A brief, non-technical response to mathematical critiques of choice voting

Some people criticize the choice voting form of proportional representation because in certain very limited circumstances it is at least theoretically possible for choice voting to lead to the election of a candidate that common sense suggests should not be elected.

Why is this not a fatal problem for choice voting?

Because these kinds of situations can occur with all voting systems, but in the real world, these situations never actually occur in choice voting elections.  For examples of the types of situations in which different voting systems suffer flaws, check out these examples and judge for yourself which ones would be likely to occur in actual public elections.

Kenneth Arrow won a Nobel Prize in 1972 for showing, in effect, that no voting system is perfect.  If you choose a few reasonable criteria, such as the majority should rule and voting for your favorite candidate should not help your least favorite candidate, Arrow showed that all voting systems violate some of these criteria some of the time.  A voting system that meets all of the criteria all of the time simply does not exist.

Thus, when someone points out that a particular voting system in a particular situation leads to an undesired response, we must ask, "Does this problem only occur in theory, or does it actually occur in real word elections?"

Choice voting actually works

Choice voting has been used in public elections for over 100 years in the US and around the world, and we have not uncovered even a single example where any of the theoretical defects have occurred.

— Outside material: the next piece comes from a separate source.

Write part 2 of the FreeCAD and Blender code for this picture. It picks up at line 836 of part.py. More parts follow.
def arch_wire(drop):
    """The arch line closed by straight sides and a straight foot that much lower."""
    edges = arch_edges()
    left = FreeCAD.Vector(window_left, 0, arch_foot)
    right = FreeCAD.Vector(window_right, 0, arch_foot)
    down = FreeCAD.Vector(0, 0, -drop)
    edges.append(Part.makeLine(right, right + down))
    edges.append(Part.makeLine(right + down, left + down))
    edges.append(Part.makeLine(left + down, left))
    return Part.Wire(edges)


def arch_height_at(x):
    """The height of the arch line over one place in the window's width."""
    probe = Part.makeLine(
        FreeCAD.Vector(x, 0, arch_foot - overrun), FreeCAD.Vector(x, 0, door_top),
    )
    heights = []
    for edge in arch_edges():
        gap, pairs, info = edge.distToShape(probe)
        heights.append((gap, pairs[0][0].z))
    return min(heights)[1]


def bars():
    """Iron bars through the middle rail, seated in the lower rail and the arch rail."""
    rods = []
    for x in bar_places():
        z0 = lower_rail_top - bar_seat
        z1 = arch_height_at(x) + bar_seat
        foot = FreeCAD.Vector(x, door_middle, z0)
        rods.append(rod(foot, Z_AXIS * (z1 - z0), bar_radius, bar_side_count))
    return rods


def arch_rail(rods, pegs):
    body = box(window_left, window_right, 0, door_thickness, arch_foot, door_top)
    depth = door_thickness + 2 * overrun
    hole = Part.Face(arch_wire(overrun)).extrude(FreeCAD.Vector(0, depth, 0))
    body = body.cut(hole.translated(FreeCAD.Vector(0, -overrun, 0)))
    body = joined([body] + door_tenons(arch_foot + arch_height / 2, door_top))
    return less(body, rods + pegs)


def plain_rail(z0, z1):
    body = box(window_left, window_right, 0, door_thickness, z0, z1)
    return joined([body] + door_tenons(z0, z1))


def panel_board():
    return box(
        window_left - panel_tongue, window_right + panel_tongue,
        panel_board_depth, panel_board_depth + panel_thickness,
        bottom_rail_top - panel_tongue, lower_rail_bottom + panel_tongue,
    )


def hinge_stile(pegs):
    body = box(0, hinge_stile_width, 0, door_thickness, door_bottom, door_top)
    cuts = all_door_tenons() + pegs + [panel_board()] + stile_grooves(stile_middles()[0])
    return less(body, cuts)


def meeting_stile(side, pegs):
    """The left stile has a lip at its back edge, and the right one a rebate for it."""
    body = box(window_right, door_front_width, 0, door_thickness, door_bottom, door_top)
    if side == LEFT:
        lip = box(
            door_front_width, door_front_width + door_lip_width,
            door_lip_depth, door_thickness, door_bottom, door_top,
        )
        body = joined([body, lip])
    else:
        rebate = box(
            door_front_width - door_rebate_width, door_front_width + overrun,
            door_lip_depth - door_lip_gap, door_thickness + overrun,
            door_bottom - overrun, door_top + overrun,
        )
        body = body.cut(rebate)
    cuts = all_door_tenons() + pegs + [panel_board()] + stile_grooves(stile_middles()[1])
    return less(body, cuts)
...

This includes tens of thousands of elections with tens of millions of voters.  If the theoretical problems with choice voting occurred even as frequently as 0.1% of the time, there would be many such examples, but there are none.

Choice voting allows voters to vote sincerely for the candidates they actually support, most voters end up being represented by their preferred candidates, and the outcome is broadly representative of the entire electorate.

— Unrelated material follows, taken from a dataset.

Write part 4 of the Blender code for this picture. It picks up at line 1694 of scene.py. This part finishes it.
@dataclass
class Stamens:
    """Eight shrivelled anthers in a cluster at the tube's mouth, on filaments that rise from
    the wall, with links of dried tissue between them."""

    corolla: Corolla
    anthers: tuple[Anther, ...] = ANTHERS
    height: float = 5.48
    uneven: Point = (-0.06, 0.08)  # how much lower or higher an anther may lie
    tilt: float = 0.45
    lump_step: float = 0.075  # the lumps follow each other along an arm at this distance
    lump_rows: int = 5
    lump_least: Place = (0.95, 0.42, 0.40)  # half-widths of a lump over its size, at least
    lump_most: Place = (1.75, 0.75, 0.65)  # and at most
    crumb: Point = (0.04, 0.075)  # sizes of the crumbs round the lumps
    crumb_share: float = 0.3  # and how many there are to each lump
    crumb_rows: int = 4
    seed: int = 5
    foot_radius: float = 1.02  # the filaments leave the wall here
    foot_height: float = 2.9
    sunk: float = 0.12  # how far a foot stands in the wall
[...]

Kenneth Arrow showed that all voting systems can be "gamed" in certain situations.  The situations in which choice voting can be "gamed" are so infrequent as to be virtually undetectable, and if a voter ever tries to game the system, rather than voting sincerely for her preferred candidates, she is far more likely to shoot herself in the foot than help her cause.

A couple academic references

"Single Transferable Vote Resists Strategic Voting," Social Choice and Welfare, 1991, 8:341-354.

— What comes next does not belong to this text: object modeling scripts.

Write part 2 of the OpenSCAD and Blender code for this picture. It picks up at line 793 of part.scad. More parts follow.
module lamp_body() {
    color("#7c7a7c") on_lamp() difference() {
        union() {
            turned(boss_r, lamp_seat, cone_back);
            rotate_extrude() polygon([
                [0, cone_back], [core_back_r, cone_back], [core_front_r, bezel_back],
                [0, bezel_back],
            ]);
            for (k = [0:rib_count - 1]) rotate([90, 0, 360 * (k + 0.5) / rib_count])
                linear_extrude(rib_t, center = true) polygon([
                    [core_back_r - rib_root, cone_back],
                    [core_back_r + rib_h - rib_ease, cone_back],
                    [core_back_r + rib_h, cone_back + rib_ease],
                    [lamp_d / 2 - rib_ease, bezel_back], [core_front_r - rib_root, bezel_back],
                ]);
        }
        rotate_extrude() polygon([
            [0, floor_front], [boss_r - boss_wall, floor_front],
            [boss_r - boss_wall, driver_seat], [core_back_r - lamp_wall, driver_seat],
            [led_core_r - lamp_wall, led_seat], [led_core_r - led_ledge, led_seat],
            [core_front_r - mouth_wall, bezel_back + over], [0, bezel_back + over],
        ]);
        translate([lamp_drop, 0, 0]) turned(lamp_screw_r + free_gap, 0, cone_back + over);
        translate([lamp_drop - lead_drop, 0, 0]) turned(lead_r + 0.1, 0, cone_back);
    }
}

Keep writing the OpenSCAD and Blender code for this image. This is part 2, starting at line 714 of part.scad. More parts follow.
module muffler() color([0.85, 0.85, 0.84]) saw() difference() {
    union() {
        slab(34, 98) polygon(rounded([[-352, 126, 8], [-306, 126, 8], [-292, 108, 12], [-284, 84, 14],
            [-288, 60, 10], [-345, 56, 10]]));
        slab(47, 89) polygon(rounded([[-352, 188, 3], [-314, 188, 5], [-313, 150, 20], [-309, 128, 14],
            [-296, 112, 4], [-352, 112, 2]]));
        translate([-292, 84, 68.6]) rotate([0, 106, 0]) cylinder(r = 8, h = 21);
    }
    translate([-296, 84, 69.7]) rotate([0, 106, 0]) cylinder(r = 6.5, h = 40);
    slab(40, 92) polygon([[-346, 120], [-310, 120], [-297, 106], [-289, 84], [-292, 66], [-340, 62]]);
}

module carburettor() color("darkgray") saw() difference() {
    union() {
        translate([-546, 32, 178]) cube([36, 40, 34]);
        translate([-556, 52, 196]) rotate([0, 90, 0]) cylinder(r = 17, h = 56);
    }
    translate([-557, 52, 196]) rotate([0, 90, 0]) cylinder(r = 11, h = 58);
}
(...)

This articles shows mathematically that choice voting is virtually impossible to manipulate, which explains why no real world example has ever been found.  The only examples people raise are highly unrealistic, artificial ones.

Crispin Allard, "Lack of Monotonicity - Revisited," Representation 33 (1995):49.

As Professor Amy writes in Behind the Ballot Box, referring to the Allard paper, "One statistical study founded that if STV elections were to be held through the United Kingdom, a nonmonotonic result would occur less than once a century."

Monotonicity just means that voting for your favorite candidate shouldn't help your least favorite candidate.  It's theoretically possible that voting for your favorite candidate in choice voting could help your least favorite, but as Allard shows, this is very unwise strategy in choice voting.

Conclusion

Choice voting allows all voters to vote sincerely for their favorite candidates, and the winners fairly represent as many voters as possible.  No system is perfect, but choice voting works very well.